A book of great interest. Not necessarily for the content provided by the actress, but for the zeitgeist which is represented. Both by Gardner's stated experiences and the distillation of her words by her ghoster, Peter Evans. Ava was an earthy and profane woman. She resided in both extremes of the manipulation scale. She gave as good as she got. She comes off essentially as an unfulfilled person, damaged by overexcesses in all things carnal, alcoholic and tobacco. The stories she relates to Peter Evans are at the core unhappy and clouded. She was exploited at an early age; her response to that was to become defensive, coarse and guarded - if not somewhat duplicitous and mendacious. Her version of events and situations is entirely subjective, her reality. The events she describes illustrates the Hollywood studio system as fully a sexist and brutal environment. (Hint: nothing has changed)
This entertainingly candid portrait of Ava Gardner through her conversations with her one-time biographer Peter Evans suffers only from the circumstances that led to the initial book's abrupt termination. Incredibly readable, it left me wanting more and may have benefited from more context, picking up on Ava's life after her project with Peter ended... though the material included is still a very worthy read.

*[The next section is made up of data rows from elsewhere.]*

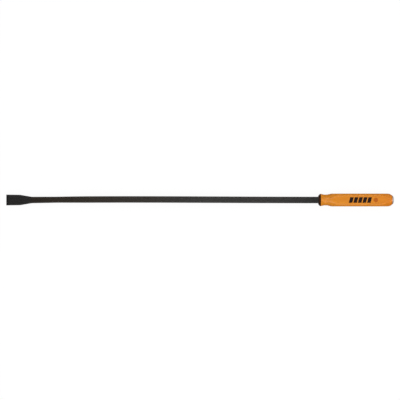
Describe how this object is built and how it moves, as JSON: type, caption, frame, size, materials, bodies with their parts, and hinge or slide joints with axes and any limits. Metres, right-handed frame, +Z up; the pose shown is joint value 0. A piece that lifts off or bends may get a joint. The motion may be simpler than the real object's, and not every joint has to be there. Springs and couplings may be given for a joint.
{
  "type": "pry bar",
  "caption": "Long straight pry bar: flared chisel blade on a square forged shaft, moulded flat-sided grip and a domed steel strike cap.",
  "frame": {"origin": "under the middle of the length, on the plane of the grip's lower flat; the bar's axis is 18.8 mm above it", "axes": "+X along the bar from the chisel edge to the strike cap, +Y across the width of the blade, +Z up out of the blade's face and the grip's printed flat"},
  "size_m": [1.143, 0.0376, 0.0376],
  "materials": {
    "black_steel": "black oxide on forged steel, satin",
    "bolster_steel": "black oxide on turned steel, satin",
    "grip_plastic": "moulded, glossy, opaque orange",
    "washer_plastic": "black, matte",
    "cap_steel": "turned, bright, unplated",
    "spring_steel": "plain spring steel",
    "black_ink": "hot-stamped film, satin",
    "brown_ink": "hot-stamped film, satin"
  },
  "bodies": {
    "root": {"pry_bar": "black_steel", "bolster": "bolster_steel", "grip": "grip_plastic", "cap_washer": "washer_plastic", "strike_cap": "cap_steel", "cap_pin": "spring_steel", "printed_stripes": "black_ink", "printed_dot": "brown_ink"}
  },
  "joints": []
}
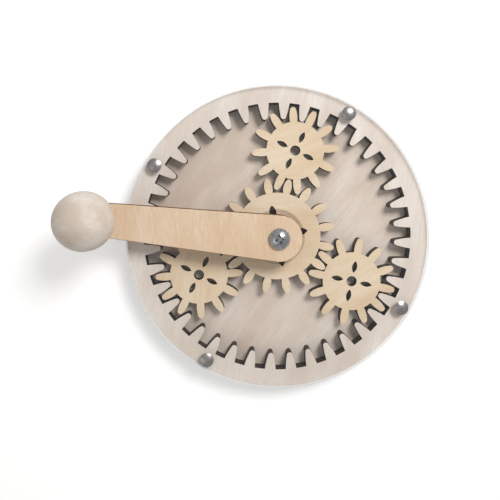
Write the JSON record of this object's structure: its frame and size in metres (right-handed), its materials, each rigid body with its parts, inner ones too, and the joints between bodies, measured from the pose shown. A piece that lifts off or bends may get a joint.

So fascinating to hear about Ava Gardner, I knew practically nothing, so it was super exciting. I've always been curious about that time period and it was great to hear it from a perspective like hers.
This was fun to read. I didnt know much about Ava Gardner before, but I like her. I read this because Taylor Jenkins Reid said it was the book that inspired her novel - The Seven Husbands of Evelyn Hugo - and I can see why. I had a lot of fun reading this!
I enjoyed listening to this. Uniquely delivered, the back and forth between the authors experience interviewing her and her life story told in a very casual manner, worked well!
Published after her and the author’s death, half finished without either of their permission...I kind of feel this book it a bit disrespectful to everyone involved. It’s also very repetitive. Meh.